Desde 1992, o Kremlin tenta transportar seus restos mortais do cemitério Kensico, em Nova York, para a terra natal do compositor. A intenção foi reavivada, em 2015, pelo ex-ministro da Cultura da Rússia, Vladimir Medinsky, que acusou os americanos de "privatizar vergonhosamente" o túmulo do pianista. Na época, os descendentes de Rachmaninov se mostraram contrários à proposta do governo russo. Putin briga com a física da música, desejando ater o som às fronteiras de seu país.

No Brasil, a Orquestra Sinfônica da Bahia, a Osba, abriu a temporada de reverências ao gênio russo, numa das noites do Festival Música em Trancoso, que se estendeu entre os dias 14 a 18 de março. A orquestra executou a "Rapsódia Sobre um Tema de Paganini", de 1934, com o solista Leonardo Hilsdorf ao piano, e o "Vocalise", de 1912.

"Olha, elas nem são tão grandes assim", disse o pianista Leonardo Hilsdorf, dando a ver as suas mãos. Ele fazia referência à condição genética de Rachmaninov, que tinha mãos gigantes. Ele era capaz de tocar um intervalo de 13ª no teclado, construindo acordes infernais para a maioria dos pianistas da atualidade.

"Rachmaninov tinha uma noção absoluta de estrutura musical e antevia a arquitetura inteira das peças", afirma Hilsdorf. "Isso não vale só para a sua obra, cada peça tocada por ele é uma catedral única." Para a posteridade, o pianista russo deixou gravações de obras suas e de outros compositores, como Chopin e Schumann.

Ao tempo presente, os registros de Rachmaninov reacendem o debate, se as peças devem ou não ser executadas tal como nas gravações do autor. "Antes de estar na partitura, a música é som, não sei exatamente quais são os limites da interpretação nos dias atuais", diz Hilsdorf.

Embora pressuponha liberdade formal, a "Rapsódia" de Rachmaninov é um trabalho de esteio racionalista. Na introdução, é apresentado o tema do "Capricho nº 24", composto em 1807 pelo violinista italiano Nicolo Paganini. Em seguida, o piano inicia um jogo de esconde-esconde com a melodia de Paganini em 24 variações do tema inicial.

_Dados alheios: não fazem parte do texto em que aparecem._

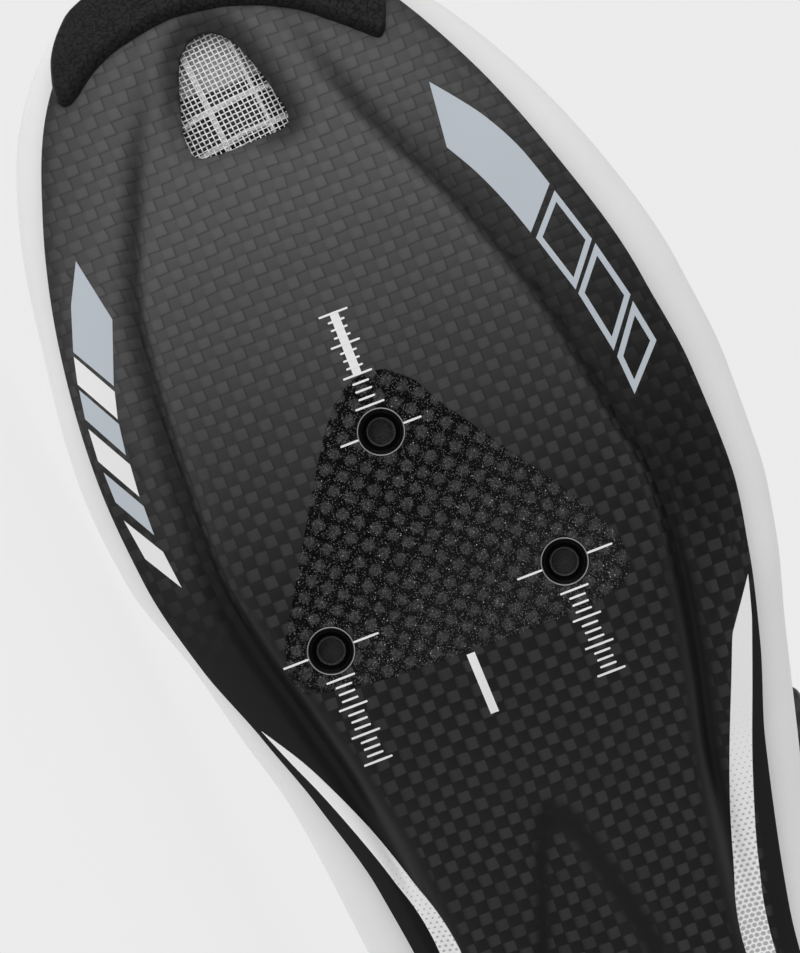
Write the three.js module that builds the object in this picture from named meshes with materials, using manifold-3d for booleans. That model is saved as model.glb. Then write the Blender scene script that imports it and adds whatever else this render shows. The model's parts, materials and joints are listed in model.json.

Entre elas, se destaca a "Variação nº 18", que funciona como a imagem invertida da sequência "lá, dó, si, lá, mi", do "Capricho nº 24". A "Rapsódia" tem estrutura dramática, e a "Variação nº 18" é o clímax da narrativa. De extremado lirismo, a melodia foi definida pelo próprio Rachmaninov como o "encontro dos amantes", numa carta escrita ao coreógrafo russo Michel Fokine, que desejava criar um balé para a composição.

Kopylova, a instrumentista da Osesp, define o piano de Rachmaninov num tripé, formado por virtuosismo, riqueza melódica e harmonização, a gramática da linguagem do artista russo.

Já em suas composições, há um músico erudito, que se dispõe a se comunicar com grandes plateias. "É próprio do romantismo traduzir o folclore e exercitar todas as possibilidades melódicas", diz Carlos Prazeres, maestro da Osba.

Na visão de Putin, seria conveniente, desse modo, ter a obra de Rachmaninov como trilha sonora política. Putin tenta transformar a doçura da música eslava em arma de seu nacionalismo pan-eslavo. Afinal, a música de Rachmaninov é um marshmallow com açúcar, diz Prazeres.

O jornalista viajou a convite da organização do festival.